In nature, most animals behave differently in the presence of their predators. Usually this entails feeding and moving less because predators instinctively respond to visual cues while hunting their prey. Deer, for example, take refuge and hide when foraging in a landscape that includes wolves and other large carnivores. This strategy comes with both benefits and costs. The obvious benefit is that engaging in stealthy behavior reduces the likelihood that an animal will be detected and ultimately killed by one of their enemies. The penalty, however, is that moving and feeding less should result in poor growth because of reduced food intake and missing out on activities that enhance fitness like finding mates. Consequently, anti-predator behaviors are thought to involve trade-offs between survival and growth or reproduction.

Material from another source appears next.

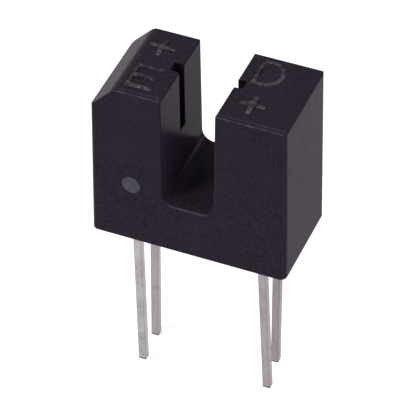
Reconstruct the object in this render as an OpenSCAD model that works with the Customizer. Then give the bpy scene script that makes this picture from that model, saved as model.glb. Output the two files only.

We have been studying this trade-off in hornworm caterpillars,  a herbivorous insect thatfeeds on the leaves of tomato plants and serves as food for predaceous stink bugs that impale and eat them with their needle-like mouthparts. What we found through a series of field and greenhouse experiments is that hornworms eat 30-40% less leaf material when placed in a cage with stink bugs compared to when they are feeding alone. Being that hornworms are agricultural pests that damage crops, this is an effect that has important implications for using ecologically-based natural pest control methods. In other words, regardless of whether or not predators kill the caterpillars, we observe significant reductions in plant damage, an outcome that we would like to exploit in managing insects that destroy crops with biological control agents.

Interestingly, despite feeding less in the presence of stink bugs, hornworms attained the same body size as those individuals who were not exposed to predators. We documented that hornworms are more efficient in processing plant food and are better at extracting growth-limiting nutrients in their digestive tract under predation-risk. This is a species that is apparently well-adapted to physiologically compensating for carnivore-induced food limitation, at least in the short-term.